- [Exercise goal]:
Print the listing below from its opening line through the line holding "return np.arctan(steepness *", both ends included.

- [Data extract]:

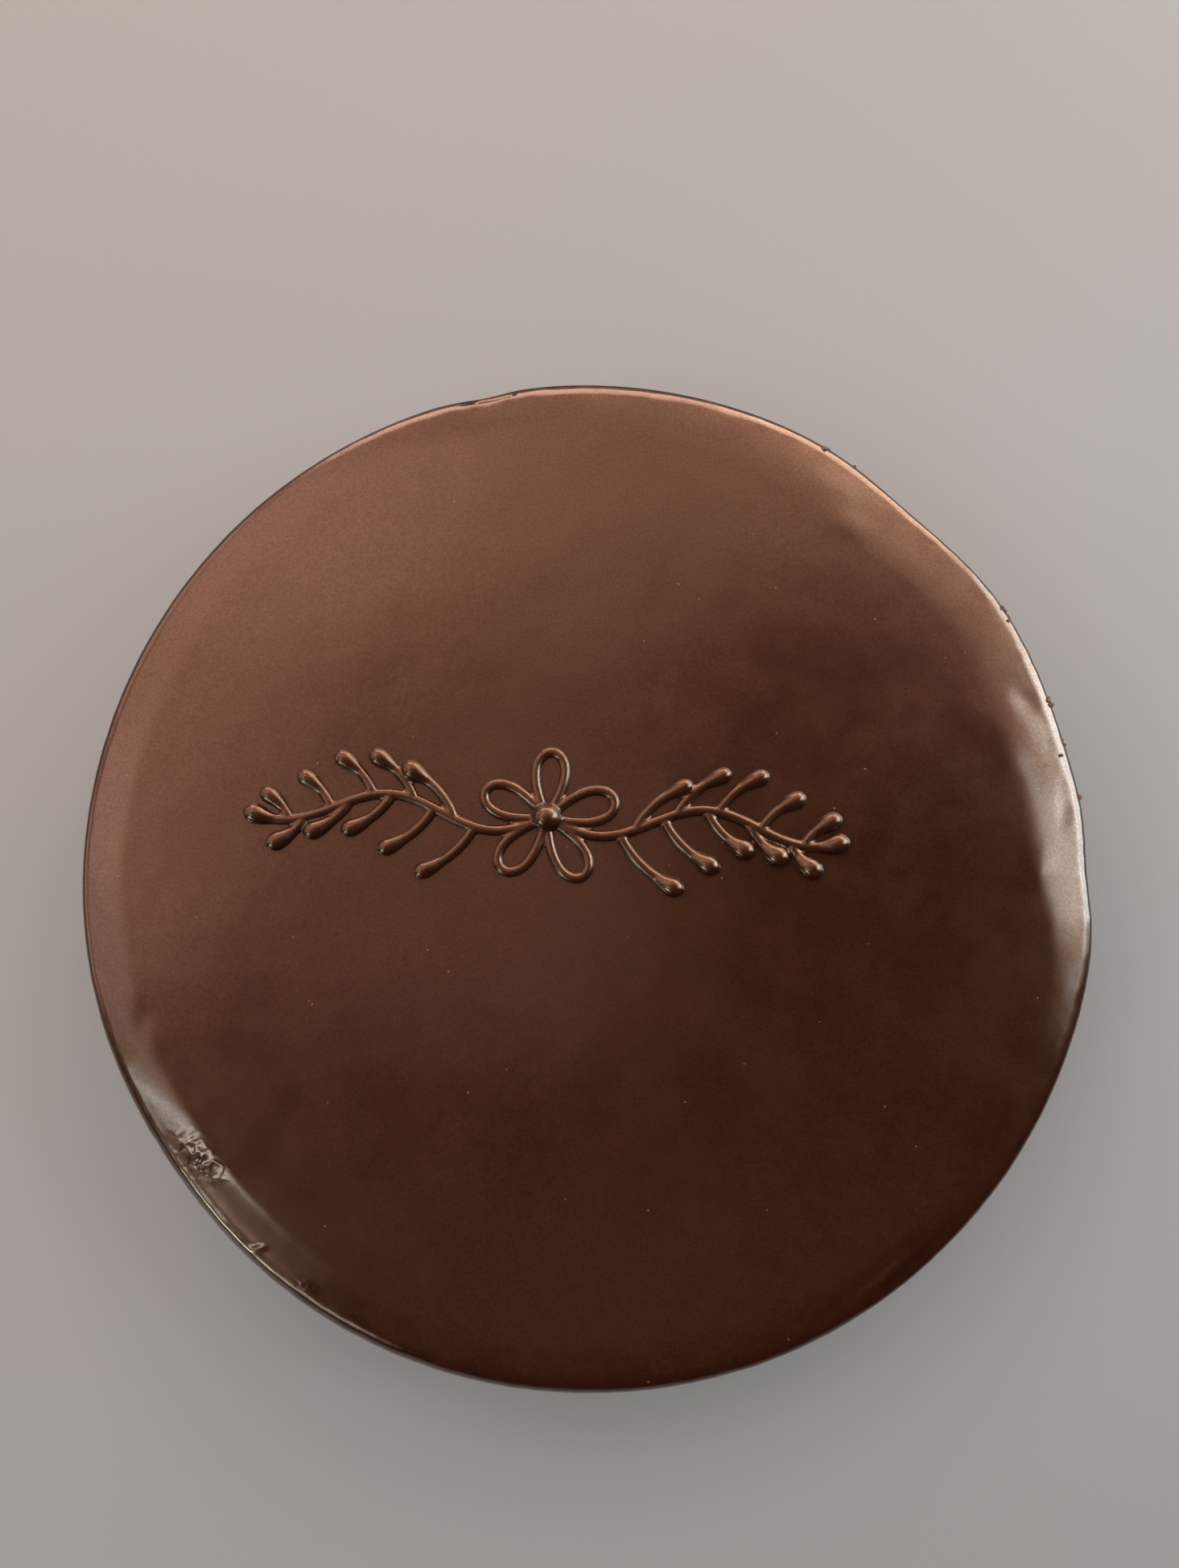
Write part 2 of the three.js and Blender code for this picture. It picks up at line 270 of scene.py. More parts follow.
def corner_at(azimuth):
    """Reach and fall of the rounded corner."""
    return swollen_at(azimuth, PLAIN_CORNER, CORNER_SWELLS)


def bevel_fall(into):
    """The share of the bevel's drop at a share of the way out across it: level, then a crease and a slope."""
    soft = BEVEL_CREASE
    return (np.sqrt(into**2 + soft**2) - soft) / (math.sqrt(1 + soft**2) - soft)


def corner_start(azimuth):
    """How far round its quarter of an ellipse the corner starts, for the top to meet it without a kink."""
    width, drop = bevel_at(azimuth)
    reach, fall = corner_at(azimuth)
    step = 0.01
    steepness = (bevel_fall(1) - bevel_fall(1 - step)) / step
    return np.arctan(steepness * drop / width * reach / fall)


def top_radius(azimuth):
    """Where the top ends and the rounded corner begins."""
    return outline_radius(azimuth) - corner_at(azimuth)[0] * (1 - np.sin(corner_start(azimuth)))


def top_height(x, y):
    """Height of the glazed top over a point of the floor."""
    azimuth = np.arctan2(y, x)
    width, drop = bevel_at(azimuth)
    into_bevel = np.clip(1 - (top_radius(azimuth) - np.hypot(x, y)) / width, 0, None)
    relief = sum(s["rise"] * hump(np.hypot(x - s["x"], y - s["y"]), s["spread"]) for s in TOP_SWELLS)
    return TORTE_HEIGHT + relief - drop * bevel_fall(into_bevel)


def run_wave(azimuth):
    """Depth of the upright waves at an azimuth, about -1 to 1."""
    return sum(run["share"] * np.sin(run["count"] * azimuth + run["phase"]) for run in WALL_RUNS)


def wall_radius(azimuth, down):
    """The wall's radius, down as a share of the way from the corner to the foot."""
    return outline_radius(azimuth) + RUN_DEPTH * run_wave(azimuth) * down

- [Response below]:
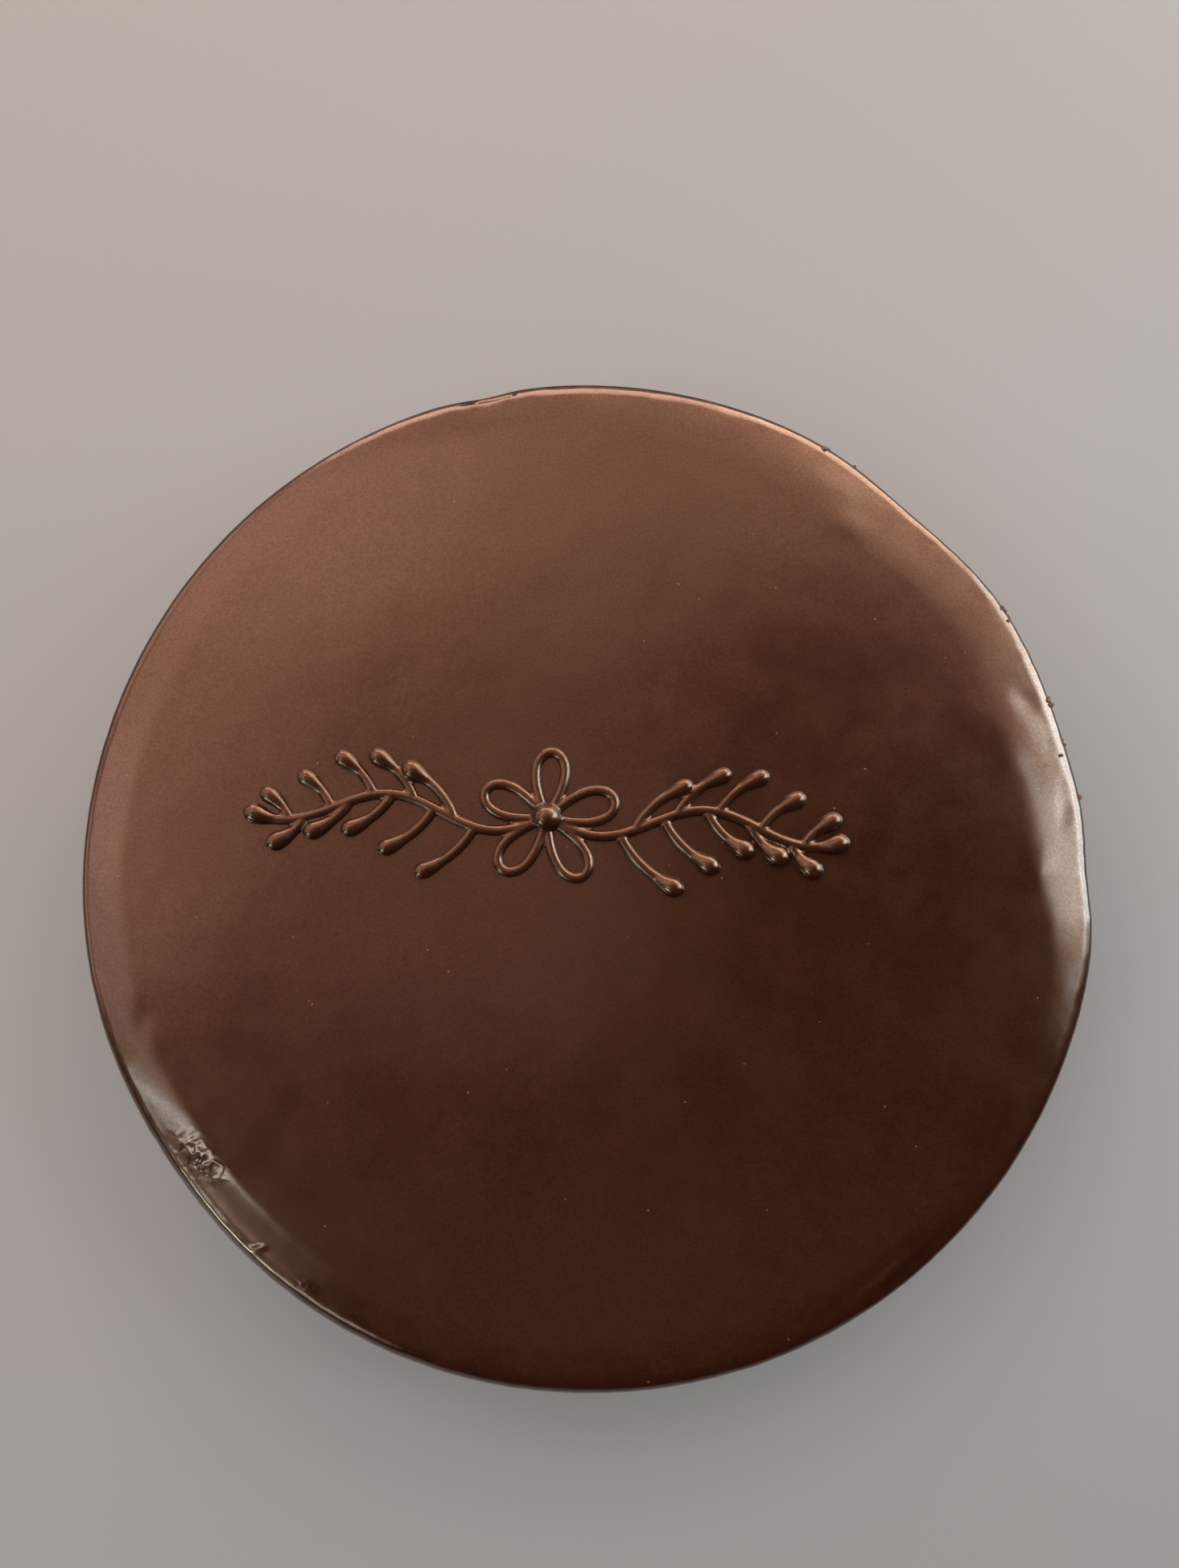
Write part 2 of the three.js and Blender code for this picture. It picks up at line 270 of scene.py. More parts follow.
def corner_at(azimuth):
    """Reach and fall of the rounded corner."""
    return swollen_at(azimuth, PLAIN_CORNER, CORNER_SWELLS)


def bevel_fall(into):
    """The share of the bevel's drop at a share of the way out across it: level, then a crease and a slope."""
    soft = BEVEL_CREASE
    return (np.sqrt(into**2 + soft**2) - soft) / (math.sqrt(1 + soft**2) - soft)


def corner_start(azimuth):
    """How far round its quarter of an ellipse the corner starts, for the top to meet it without a kink."""
    width, drop = bevel_at(azimuth)
    reach, fall = corner_at(azimuth)
    step = 0.01
    steepness = (bevel_fall(1) - bevel_fall(1 - step)) / step
    return np.arctan(steepness * drop / width * reach / fall)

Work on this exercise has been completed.